= Mr Foote's Other Leg =

Play written by Ian Kelly

Mr Foote's Other Leg is a 2015 stage adaptation of Mr Foote's Other Leg: Comedy, tragedy and murder in Georgian London, a 2012 biography of the 18th-century actor Samuel Foote. Both the biography and the play were written by Ian Kelly. The play's prelude is an attempt to steal Foote's amputated leg from the Hunterian Collection, but the drama mainly covers the period from Foote's tutelage under Charles Macklin in the 1740s until his involvement in the controversy surrounding Elizabeth Chudleigh in 1774–76.

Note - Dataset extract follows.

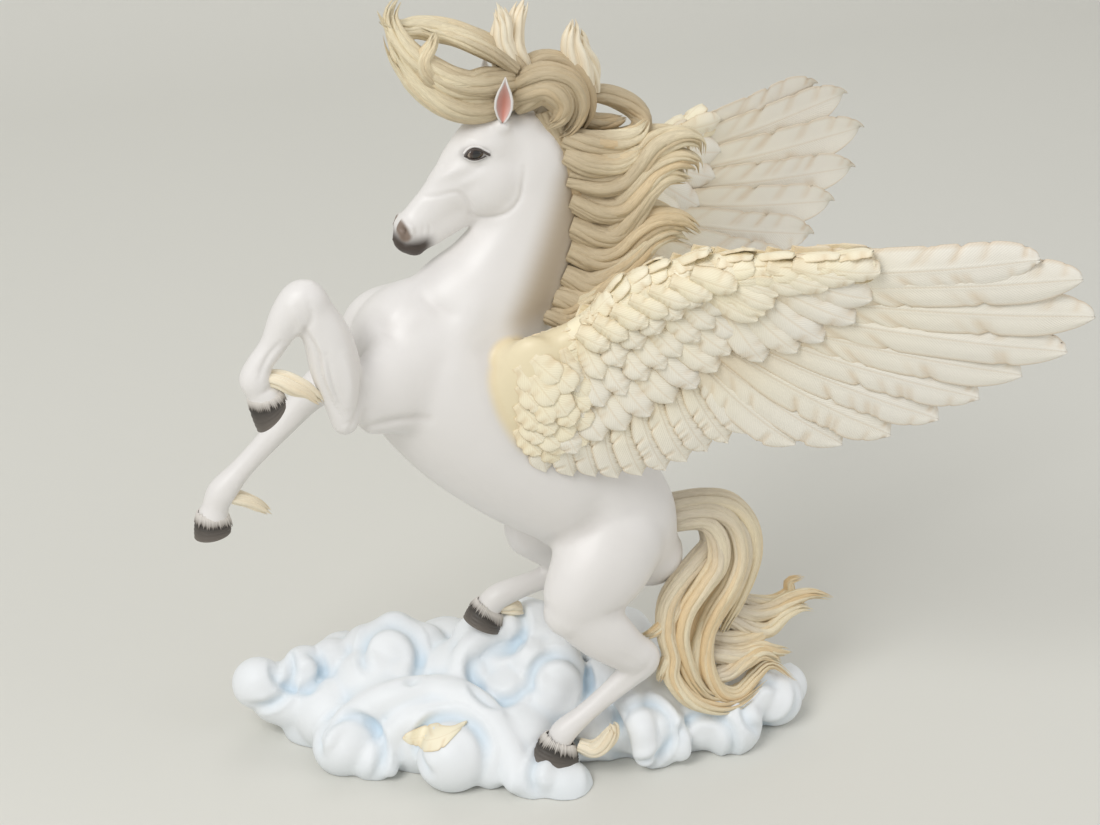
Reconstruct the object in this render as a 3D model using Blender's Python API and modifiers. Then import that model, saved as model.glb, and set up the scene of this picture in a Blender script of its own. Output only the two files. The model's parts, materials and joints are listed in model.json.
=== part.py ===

The play premiered in London at the Hampstead Theatre, running from 14 September to 17 October 2015, directed by Richard Eyre and designed by Tim Hatley, with Kelly himself as George III, Foote played by Simon Russell Beale, David Garrick by Joseph Millson, Jock Hunter by Forbes Masson, Peg Woffington by Dervla Kirwan, Charles Macklin and Benjamin Franklin by Colin Stinton and Frank Barber by Micah Balfour. The production transferred to the West End to the Haymarket Theatre (a theatre previously run by Foote), with performances from 28 October 2015 to 23 January 2016.